Puis avertissant sur les périls qui, selon lui, guettent notre pays il lancera : « Tout en restant fidèle à notre ligne politique, fondée sur la lutte pacifique pour la consécration des valeurs universelles de liberté, de démocratie, de justice sociale et de respect des droits fondamentaux de la personne humaine, nous devons nous adapter au contexte historique du moment. Un contexte marqué par des tentatives soutenues et récurrentes de déstabilisation du pays. »

« Nous devons être parfaitement conscients de ces dangers et ne pas les balayer d’un revers de main sous prétexte que cela servirait un régime prompt à instrumentaliser la « main de l’étranger » pour réduire le champ des libertés et soumettre la société. L’éthique de responsabilité exige une distinction claire entre l’Etat et le pouvoir. L’attachement à l’Etat national, à l’unité et la sécurité nationales et à la défense du territoire ne signifie en rien cautionner le régime actuel », affirme-t-il encore.

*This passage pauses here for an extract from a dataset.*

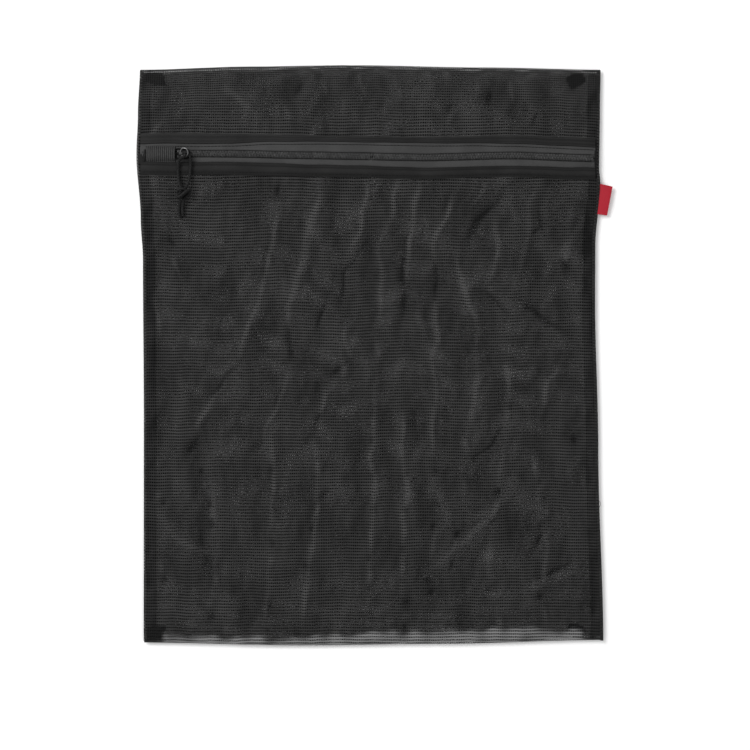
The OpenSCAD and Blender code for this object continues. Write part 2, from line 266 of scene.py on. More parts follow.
@dataclass
class BagShape:
    """Outline and layers of the soft bag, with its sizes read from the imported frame.

    The outline tables hold how far each edge of the soft bag lies beyond the frame's, in
    millimetres, by the place along that edge.
    """

    seam_z: float = 3.2 * MM
    under: float = 0.35 * MM
    reach: float = 24 * MM
    corner: float = 2.2
    left_table: Route = ((-252, -2), (-60, -2.2), (83, -1.4), (120, 0.6), (175, 4.3), (210, 3.0), (252, 1.2))
    right_table: Route = (
        (-252, 1.8), (-82, -2.6), (48, -5.4), (95, -5.2), (150, -0.8), (163, -1.8), (215, -1.2), (252, -0.6),
    )
    top_table: Route = ((-205, -0.8), (-100, 2.2), (-18, 3.2), (100, 1.2), (205, -0.8))
    bottom_table: Route = ((-205, 0.1), (-62, 2.6), (60, 1.2), (205, -2.2))
    zip_table: Route = (
        (-205, -0.3), (-163.6, 0), (-127, 0.3), (-45, -0.4), (42, -1.0), (125, 1.5), (181, 0.1), (205, -0.4),
    )
    half_w: float = field(init=False)
    half_l: float = field(init=False)
    front_top: float = field(init=False)
    slider: Vector = field(init=False)
    slope: float = field(init=False)
    tape_ends: list[BVHTree] = field(init=False)

    def __post_init__(self) -> None:
        """Read the sizes from the frame."""
        self.half_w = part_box("right_edge")[1].x
        self.half_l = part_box("top_fold")[1].y
        self.front_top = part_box("front_panel")[1].z
        low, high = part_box("slider_body")
        self.slider = (low + high) / 2
        axis = next(j["axis"] for j in frame["joints"] if j["name"] == "slider_slide")
        self.slope = axis[1] / axis[0]
        meshes = [node.data for name, node in sorted(frame["nodes"].items()) if name.endswith("_tape_end")]
        self.tape_ends = [
            BVHTree.FromPolygons(
                [v.co.copy() for v in mesh.vertices], [tuple(f.vertices) for f in mesh.polygons]
            )
            for mesh in meshes
        ]

    def left(self, y: Array) -> Array:
        """Place of the left edge at y."""
        return -self.half_w - MM * eased(np.asarray(y) / MM, self.left_table)

    def right(self, y: Array) -> Array:
        """Place of the right edge at y."""
        return self.half_w + MM * eased(np.asarray(y) / MM, self.right_table)

    def top(self, x: Array) -> Array:
        """Place of the top fold at x."""
        return self.half_l + MM * eased(np.asarray(x) / MM, self.top_table)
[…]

Youcef Aouchiche ajoutera comme pour dire son courage : « A maintes reprises, nous avons dénoncé les dérives autoritaires du pouvoir et son recours systématique à la répression. Nous n’avons pas cessé d’alerter sur une gestion exclusivement sécuritaire de la société, sur la judiciarisation de l’acte politique car cela ne fait qu’entraver la construction d’un front solide capable de résister aux guerres de 4ème génération menées contre l’Algérie. Nous avons constamment mis en garde contre le verrouillage médiatique et l’interdiction d’accès notamment aux médias lourds des forces d’opposition patriotiques qui fait, en définitive, le jeu des aventuriers et mercenaires politiques et alimentent les campagnes hostiles menées de l’étranger. Nous ne cesserons de marteler haut et fort que la stabilité politique et la cohésion sociale et nationale suppose l’existence et le renforcement des médiations politique et sociales autonomes. Un Etat ne peut être fort que par l’existence de contre-pouvoirs et de l’expression libre et autonome de la société. » Mais tout est déjà dit. Youcef Aouchiche est en train de faire du FFS un parti au service du pouvoir. Tout le reste est du verbiage creux que seule l’histoire jugera.